A retórica política dominante relativa a gestão da diversidade cultural presente em Portugal tem sido a de um luso-tropicalismo florido, herdado do contexto político do Estado Novo, que se tem travestido numa espécie de multiculturalismo ‘suave’ que articula a lógica de mercado liberal contemporâneo com razões de Estado, admitindo uma diversidade cultural temperada e exibicionista de cozinha, música ou roupa étnica. Uma diversidade até encorajada, mas apenas na justa medida em que resulte em valor económico e/ ou político através, por exemplo, da diplomacia cultural. Mesmo o projeto do ‘Diálogo de Civilizações’ bondosamente encetado por Jorge Sampaio, nunca camuflou, nem resolveu politicamente, o princípio de alteridade reificada e subjacente no slogan sonante da medida.
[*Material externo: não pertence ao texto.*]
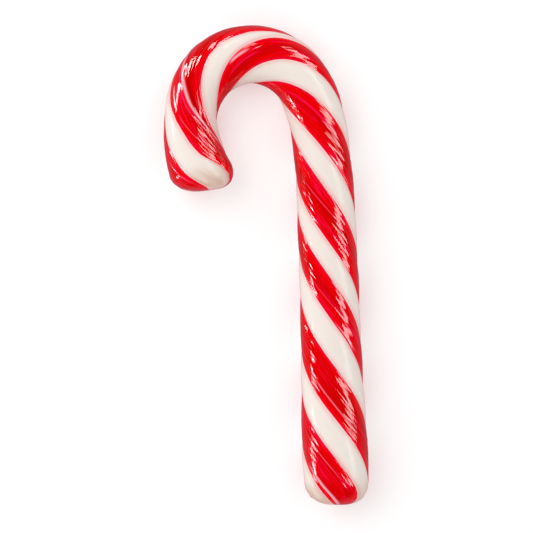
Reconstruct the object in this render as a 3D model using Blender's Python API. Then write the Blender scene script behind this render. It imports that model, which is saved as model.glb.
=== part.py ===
"""A candy cane: one thick stick of pulled sugar, twisted and bent into a hook.

The cane lies on its side. +Y runs from the foot of the straight shaft to the top
of the hook, +X points away from the hook's open side, and +Z is up. The origin is
on the surface the cane lies on, below the middle of the cane.

Lengths are in metres. Places along the cane are distances on its middle line,
measured from the cut foot. Around the cane, an angle is 0 on top and grows towards
the outer side of the hook.
"""

import math

import bmesh
import bpy
from mathutils import Vector

# --- Driving dimensions -----------------------------------------------------------

STICK_LENGTH = 0.1923                 # middle line, from foot to tip
SHAFT_LEAN = math.radians(2.6)        # the shaft leans towards the hook
FLAT_DEPTH = 0.0003                   # the underside is pressed flat by this much
STRAND_CROWN = 0.00024                # each sugar strand bulges by this much

# Bend of the middle line: (distance, one over the bend's radius).
BEND = (
    (0.000, -0.2), (0.050, -0.1), (0.096, 3.3), (0.1065, 10.4), (0.117, 25.1), (0.128, 56.5),
    (0.143, 56.3), (0.157, 57.3), (0.169, 38.5), (0.181, 25.0), (0.196, 2.0),
)
# Thickness of the stick: (distance, radius). It flares at both cut ends.
THICKNESS = (
    (0.000, 0.00945), (0.016, 0.00965), (0.038, 0.00905), (0.058, 0.00875), (0.082, 0.0086),
    (0.102, 0.0083), (0.125, 0.00835), (0.152, 0.00855), (0.169, 0.0078), (0.182, 0.0087),
    (0.196, 0.0101),
)
# Twist of the strands: (distance, degrees turned so far). It opens in the bend.
TWIST = (
    (0.000, 0), (0.032, 149), (0.064, 295), (0.096, 443), (0.117, 539), (0.134, 613),
    (0.152, 686), (0.169, 751), (0.181, 793), (0.196, 862),
)
# Red strands around the stick: (first edge, last edge) in degrees, untwisted.
RED_STRANDS = ((-7, 65), (119, 192), (250, 306))

FOOT_ROUNDING = 0.0067
FOOT_SLANT = math.radians(-3)         # the foot is cut this far out of square
TIP_ROUNDING = 0.0071
TIP_SLANT = math.radians(-18)
SLANT_REACH = 0.020                   # a slanted cut drags this length of stick with it

STRAND_SEGMENTS = 6                   # facets across one strand
ROUNDING_STEPS = 6                    # rings in each rounded end
RING_SPACING = 0.0022
INTEGRATION_STEP = 0.00025
SNAP_DISTANCE = 0.00008               # corners this close to the flat spot join it
WELD_DISTANCE = 0.00001
SHARP_ANGLE = math.radians(30)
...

O debate que se inaugurou no dia 17 de outubro não é acerca deles, nem delas nem da burca: é à cerca de todos nós. E, por isso, não podemos ceder a tentação – nem ao gesto político a que alguns o estão votando – de não lhe darmos muita importância para minorar o seu tempo de antena e efeitos discriminatórios. O debate não deve, contudo, centrar-se na burca, porque esse não é ‘o problema’, mas sim na definição de uma política de gestão da diversidade cultural e estratégias claras para a sua implementação. Se não o fizermos, outros projetos como este, aparentemente pequenos e inócuos, irão tracejando por nós o caminho minado do futuro de todos.